No quinceañera would be complete without the traditional waltz.
The quinceañera obviously had her dance, and in Nina’s case, the chambelanes who accompanied her in this dance were all her children and grandchildren —we’re not crying, you’re crying.
Her own children were perhaps happier than the quinceañera herself, who wouldn’t stop smiling all night long.
The family hired a venue, a DJ and got the whole town to come together to celebrate their viejita. “A sus 79 años le cumplimos su sueño de tener su cumple de 15 que no pudo tener,“ wrote another one of Nina’s children, Soledad Luna. “At 79 we made her dream come true.”
Turning 15 is considered a momentous occasion, as it is the moment that they symbolically become young women.
While the quinceañera celebrations may have more in common with a wedding than a birthday party, they’re a traditional and enduringly popular rite of passage for many young Latinas.
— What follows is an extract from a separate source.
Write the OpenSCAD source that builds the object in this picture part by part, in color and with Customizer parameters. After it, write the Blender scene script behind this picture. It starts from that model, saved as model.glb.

The Quinceañera, which literally translates to “the girl who is 15,” signifies a young girl’s transition in becoming a woman, and a lot of the traditions and elements of the party symbolize her transition and growth into womanhood.
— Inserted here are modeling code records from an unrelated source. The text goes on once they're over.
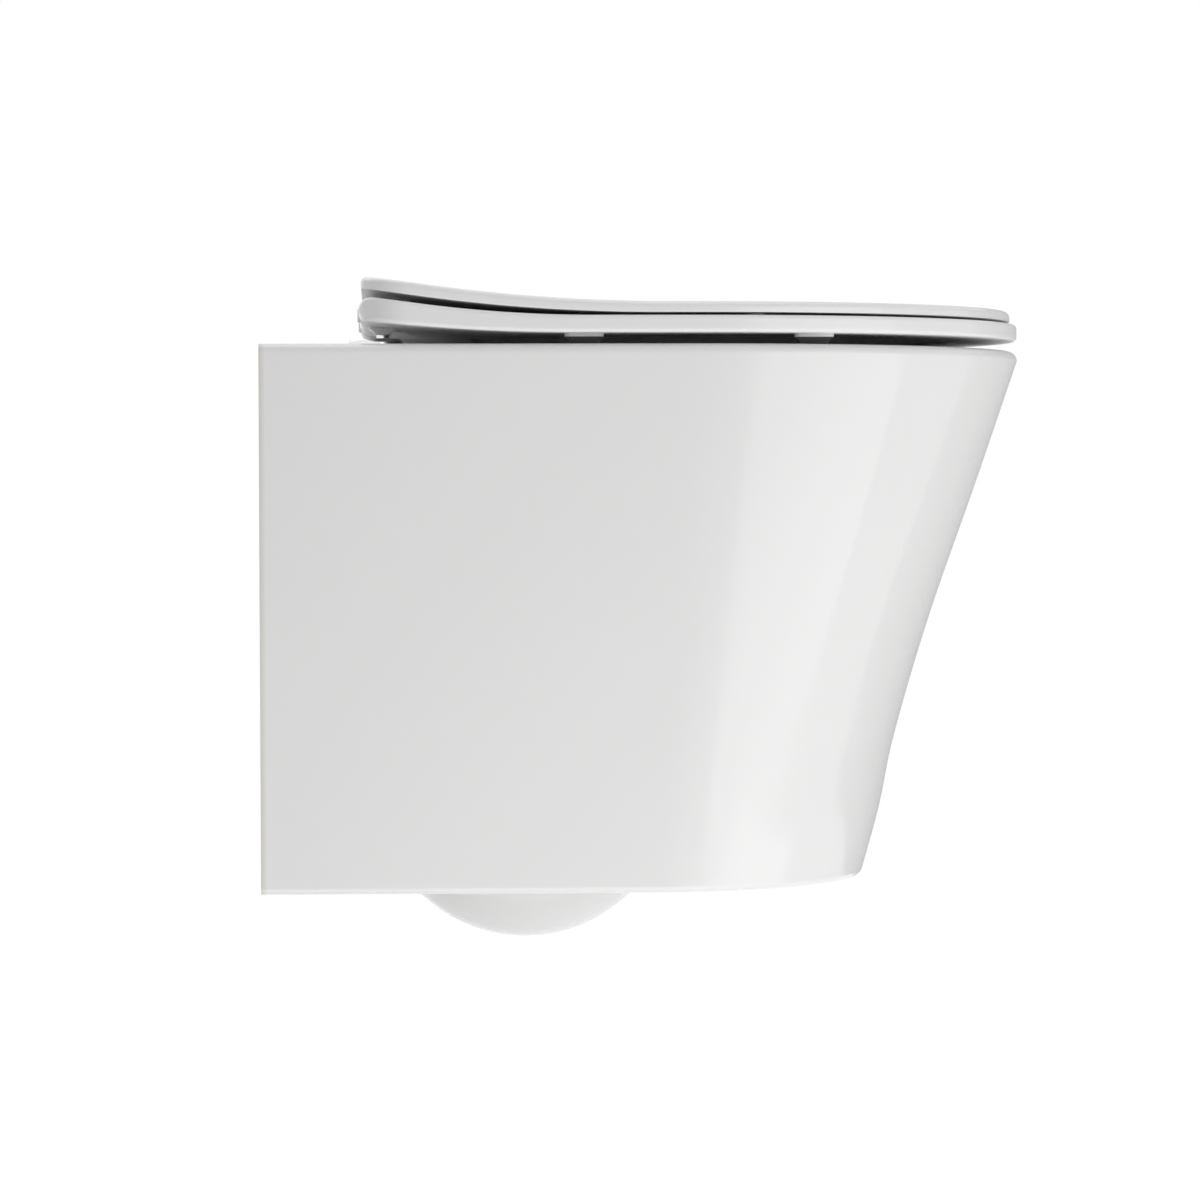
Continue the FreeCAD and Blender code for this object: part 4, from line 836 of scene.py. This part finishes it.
def buffers():
    """Long pads under the seat, drawn in towards their feet, and round ones under the lid."""
    pads = None
    for x, y in SEAT_PADS:
        plan = rounded(rectangle(x, y, *PAD_HALF), PAD_CORNER, 8)
        skin = []
        for cut_in, height in PAD_SIDES:
            skin.append([(u, v, DECK + height) for u, v in inset(plan, cut_in)])
        pad = stack("seat_pads", skin)
        pads = join(pads, pad) if pads else pad
    mirrored(pads)
    # the seat pads' downward faces carry near black painted shade
    dress(pads, "seat_ring", "soft", "seat_buffers", finish="soft_painted_shade")
    dots = None
    low, high = (DECK + height for height in LID_PAD_SPAN)
    for place in LID_PADS:
        dot = bar("lid_dots", circle(LID_PAD, place), low, high, "z", 0.4)
        dots = join(dots, dot) if dots else dot
    dress(mirrored(dots), "cover", "soft", "lid_buffers")


# ----------------------------------------------------------------- fixings


def collar(name, bore, radius, start, end, place, edge=0.3):
    """A washer, sleeve or disc with a hole, its corners slightly rounded."""
    profile = rounded([(bore, start), (radius, start), (radius, end), (bore, end)], edge, 3)
    return lathe(name, profile, *place, holed=True)


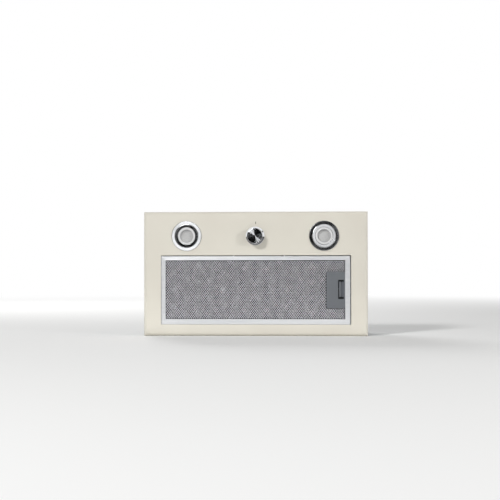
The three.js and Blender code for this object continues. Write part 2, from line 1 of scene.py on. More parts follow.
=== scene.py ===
# %% [markdown]
# # A built-in range hood, dressed around its frame
#
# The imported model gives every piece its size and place. This lesson dresses it: the pieces that show get
# their pressed bends, rounded edges, real mesh and screws, and every piece gets a finish made of nodes.
# The hood stands on the wall-side edge of its flange, with its underside towards -Y and its outlet to +Y.

import math

import bmesh
import bpy
from mathutils import Matrix, Vector


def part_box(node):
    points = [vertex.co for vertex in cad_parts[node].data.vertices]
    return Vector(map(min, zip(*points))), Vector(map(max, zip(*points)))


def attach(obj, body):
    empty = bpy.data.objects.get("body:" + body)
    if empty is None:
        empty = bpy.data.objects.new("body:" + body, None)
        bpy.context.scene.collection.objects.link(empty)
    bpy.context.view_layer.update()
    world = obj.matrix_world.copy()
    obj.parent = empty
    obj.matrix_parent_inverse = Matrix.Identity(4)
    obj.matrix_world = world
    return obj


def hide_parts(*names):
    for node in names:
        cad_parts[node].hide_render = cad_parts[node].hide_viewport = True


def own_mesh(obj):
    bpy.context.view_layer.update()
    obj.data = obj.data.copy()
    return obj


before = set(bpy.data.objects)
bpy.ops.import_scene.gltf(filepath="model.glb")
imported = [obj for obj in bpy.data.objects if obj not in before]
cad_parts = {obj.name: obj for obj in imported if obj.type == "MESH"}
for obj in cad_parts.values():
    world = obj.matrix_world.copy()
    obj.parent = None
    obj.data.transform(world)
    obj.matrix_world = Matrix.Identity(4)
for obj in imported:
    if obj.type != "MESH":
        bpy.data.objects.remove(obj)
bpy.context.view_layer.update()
print("nodes:", len(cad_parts))

# %% [markdown]
# ## Nodes in one call
#
# The finishes, the floor and the world are all made of nodes. One helper adds a node, sets it and wires
# it: a setting that starts with in_ is an input, and takes either a value or the output that feeds it.

# %% Node helpers
def colour(red, green, blue):
    """A screen colour, 0 to 255, as the linear value that shaders use."""
    screen = [value / 255 for value in (red, green, blue)]
    return [((value + 0.055) / 1.055) ** 2.4 for value in screen] + [1.0]


def node(tree, kind, **settings):
    """Adds a node. A setting is a property, or as in_NAME or in_NUMBER an input's value or source."""
    made = tree.nodes.new("ShaderNode" + kind)
    for setting, value in settings.items():
        if not setting.startswith("in_"):
            setattr(made, setting, value)
            continue
        label = setting[3:].replace("_", " ")
        socket = made.inputs[int(label) if label.isdigit() else label]
        if isinstance(value, bpy.types.NodeSocket):
            tree.links.new(value, socket)
        else:
            socket.default_value = value
    return made


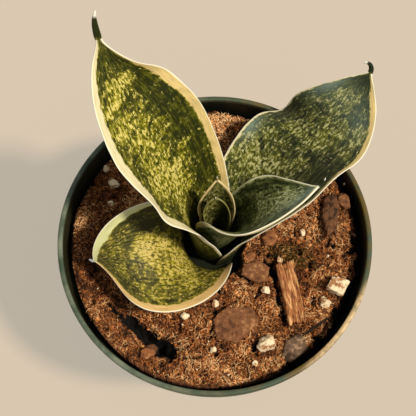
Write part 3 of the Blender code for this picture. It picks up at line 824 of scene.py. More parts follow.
def ball_of_twenty():
    """The twelve corners and twenty faces of an icosahedron, from the golden ratio."""
    gold = (1 + math.sqrt(5)) / 2
    corners = []
    for a in (-1, 1):
        for b in (-gold, gold):
            corners += [(0, a, b), (a, b, 0), (b, 0, a)]
    corners = np.array(corners) / math.hypot(1, gold)
    apart = np.linalg.norm(corners[:, None] - corners[None], axis=-1)
    near = (apart > 0.1) & (apart < 1.2)
    faces = [(i, j, k) for i in range(12) for j in range(i + 1, 12) for k in range(j + 1, 12)
             if near[i, j] and near[j, k] and near[i, k]]
    faces = np.array(faces)
    a, b, c = corners[faces[:, 0]], corners[faces[:, 1]], corners[faces[:, 2]]
    inward = (np.cross(b - a, c - a) * a).sum(1) < 0
    faces[inward] = faces[inward][:, ::-1]
    return corners, faces


BALL_CORNERS, BALL_FACES = ball_of_twenty()
print("ball:", len(BALL_CORNERS), "corners,", len(BALL_FACES), "faces")

# %% [markdown]
# Two functions lay things on the mix: one heaps crumbs, the other lays fibres. Both ask the surface
# how high it is, and paint each thing with a tone of its own, its shade, and how dry the mix is there,
# less painted shade where the leaves shadow it.

# %% Heaps and strands


def crumb_heap(name, x, y, size, finish, slot, flat=0.7, sink=0.2, rough=0.35):
    """Crumbs of the given sizes: each ball is pushed about, squeezed, turned and set on the mix."""
    count = len(x)
    corners = BALL_CORNERS * (1 - rough * draw.random((count, 12, 1)))
    squeeze = (0.35 + 0.65 * draw.random((count, 1, 3))) * np.array([1, 1, flat])
    corners = corners * squeeze * size[:, None, None] / 2
    turn = 2 * math.pi * draw.random(count)[:, None]
    cos, sin = np.cos(turn), np.sin(turn)
    ground = crumbly(x, y)
    points = np.stack([corners[..., 0] * cos - corners[..., 1] * sin + x[:, None],
                       corners[..., 0] * sin + corners[..., 1] * cos + y[:, None],
                       corners[..., 2] + (ground + size * (0.5 * flat - sink))[:, None]], -1)
    faces = (BALL_FACES[None] + 12 * np.arange(count)[:, None, None]).reshape(-1, 3)
    piece = make_piece(name, points, [faces], finish, slot)
    paint(piece, "tone", np.repeat(draw.random(count), 12))
    paint(piece, "shade", np.repeat(shade_of(x, y, ground), 12))
    paint(piece, "dry", np.repeat(dryness(x, y), 12))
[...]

For many, a quinceañera is seen simply as an excuse for a blow-out party with family and friends
The actual significance of the tradition is tied into both Catholic and pre-Hispanic culture. Many years ago, this celebration was rather more literal than symbolic; in pre-Hispanic times, 15 was considered the appropriate age to begin childbearing, and in the 20th century the right time to be married. Luckily, this no longer tends to be the case, but even so the quinceañera tradition has endured.
Nina’s celebration is proof that you don’t have to be fifteen to celebrate your Quinces. Get yourself a puffy dress and some chambelanes, because you’re never too old to celebrate womanhood.